Matthew Nathanson

Class of 1996-1997

Matthew Nathanson earned his LLB from UBC in 1997 and is now a practicing criminal defence lawyer in Vancouver, as well as an active volunteer and mentor for students at Allard Law.

Matthew knew he wanted to become a lawyer at a very early age. His father is a lawyer, so Matthew’s interest in the law was sparked by early family conversations around the dinner table about the law.

After pursuing his undergraduate studies in Ontario – which Matthew aptly described as “really cold” – Matthew returned to BC to be warmer and closer to his family, and to pursue his law degree at UBC, where he brought his discussions of law from the family dinner table to debates in the classroom.

In particular, Matthew enjoyed debating issues in the area of criminal law. “Criminal law engages the most fundamental issues in people’s lives. Good people often find themselves in bad situations. That which appears to be simple, is never so. Creativity and ingenuity are needed in every single case. No two cases are the same, and there is an endless amount of new things to learn.”

Matthew spoke highly of the law school, but he joked that he did not enjoy the “excessive parking enforcement at UBC,” having successfully evaded the parking patrol for all three years of law school, until the last day of exams. “At that point the jig was up. My unsuccessful identification defence still haunts me to this day.”

Undaunted by his run-in with parking enforcement in his final days as a student, Matthew still returns regularly to give back to the law community and support Allard Law students. In particular, Matthew enjoys attending classes at Allard as a lecturer, stating that the students’ interest and excitement is always inspiring. Matthew has also coached various moot teams: “The level of improvement in the students is amazing. Although I cannot take any credit for this, one of the students involved in the Peter Burns moot years ago is now a leading criminal lawyer.”

Though Matthew does not take credit for that particular student’s success, it is hard to deny that he has played a role in the development and success of a number of students over the years. As to his own career, Matthew credits “any modicum of success [he has] enjoyed” to the guidance of his father; older brother Andrew; and mentor, the late David Gibbons Q.C. In recognition of the support he received, and the fact that—as Matthew said—“it is vitally important that law students have good mentoring,” Matthew regularly tries to “pay it forward” by staying involved with Allard Law.

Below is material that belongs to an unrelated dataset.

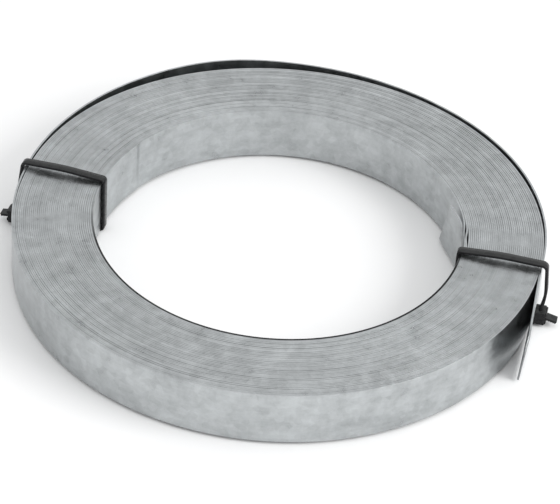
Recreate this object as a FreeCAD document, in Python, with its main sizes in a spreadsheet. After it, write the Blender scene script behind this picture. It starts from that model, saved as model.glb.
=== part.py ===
import FreeCAD, Part
import math
import os
import Sketcher

# A roll of galvanised steel mounting strap, lying flat and held by two cable ties.
# The frame: Z up, origin on the roll's axis at the level it rests on, azimuths are
# counted in degrees from +X towards +Y.  The strap winds outwards clockwise as seen
# from above.  Lengths are in millimetres.

doc = FreeCAD.newDocument("steel_mounting_strap_roll")


# ------------------------------------------------------------- driving dimensions

SIZES = [
    ("strap_width", 30.0, "width of the strap, the height of the roll"),
    ("strap_thickness", 1.0, "thickness of one turn"),
    ("bore_radius", 96.0, "inner face of the innermost turn"),
    ("coil_radius", 137.7, "outer face of the tightly wound turns"),
    ("turn_count", 41.0, "turns that show on each end"),
    ("turn_groove_depth", 0.3, "depth of the line between two turns"),
    ("turn_groove_width", 0.3, "width of the line between two turns"),
    ("left_tie_azimuth", 167.6, "where the left cable tie crosses the roll"),
    ("right_tie_azimuth", -10.4, "where the right cable tie crosses the roll"),
    ("tie_thickness", 1.6, "thickness of a tie's band"),
    ("tie_width", 4.8, "width of a tie's band"),
    ("tie_inner_bend", 0.8, "inside bend of the band at the bore"),
    ("tie_arch", 2.2, "how far the band stands off the roll's top"),
    ("left_tie_bow", 1.2, "how far the left band stands off the roll's outside"),
    ("right_tie_bow", 3.4, "how far the right band stands off the roll's outside"),
    ("tie_corner", 0.3, "how far the top band's end stands past the outside band"),
    ("tie_clearance", 0.3, "between the band or head and the roll's outside"),
    ("left_tie_slant", 11.0, "sideways run of the left band down the roll's outside"),
    ("right_tie_slant", -6.0, "sideways run of the right band down the roll's outside"),
    ("head_width", 7.8, "cable tie head, along the roll's outside"),
    ("head_height", 7.6, "cable tie head, upwards"),
    ("head_depth", 6.4, "cable tie head, outwards"),
    ("head_lift", 1.6, "underside of the head above the rest level"),
    ("head_chamfer", 0.8, "chamfer on the head's outer edges"),
    ("left_stub_length", 4.0, "cut end of the band that stands out of the left head"),
    ("right_stub_length", 5.6, "cut end of the band that stands out of the right head"),
    ("left_stub_drop", 1.0, "how far the left cut end droops"),
    ("right_stub_drop", 1.8, "how far the right cut end droops"),
    ("slant_top_azimuth", 13.5, "upper end of the slanting cut on the inner end"),
    ("slant_foot_azimuth", 20.0, "lower end of the slanting cut on the inner end"),
    ("step_azimuth", 144.5, "where the innermost turn stops short of the wall"),
    ("tail_length", 55.0, "straight free end of the strap"),
    ("tail_turn", -89.0, "heading of the free end, counted from the radius"),
]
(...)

Matthew has recently also gone to new lengths to support students by helping to establish the St. Pierre, Romilly, Nathanson Entrance Award in Law for Black Students. Before law school, Matthew studied history and took courses on the American civil rights movement. “I was struck by how the law can be a powerful force for change, or a tool for oppression when misused. The Black Lives Matter movement, half a century later, has shown how much more work needs to be done.”

Matthew—together with Judge David St. Pierre, Justice Selwyn Romilly, and two anonymous donors—wanted to do his part in supporting diversity in the legal profession as a means of effecting social change. “We are extremely gratified to see the award come to fruition. Having said that, we are hopeful this is just the beginning.”

Though the award will hopefully go a long way in encouraging more Black students to consider studying law, Matthew had these words of encouragement to offer for prospective students who might still be unsure: “The practice of law is incredibly rewarding. As a lawyer, you get to help people through some of the most difficult situations in their lives. In criminal law, you can help prevent the wrongful conviction of innocent people. Keeping a client out of jail can help them recover from a serious mistake and give them a second chance. Fearless advocacy helps ensure that the power of the state does not encroach on the rights and freedoms we all enjoy. Your work as a lawyer helps maintain the integrity of the system as a whole. It is hard to imagine a more important or worthwhile pursuit.”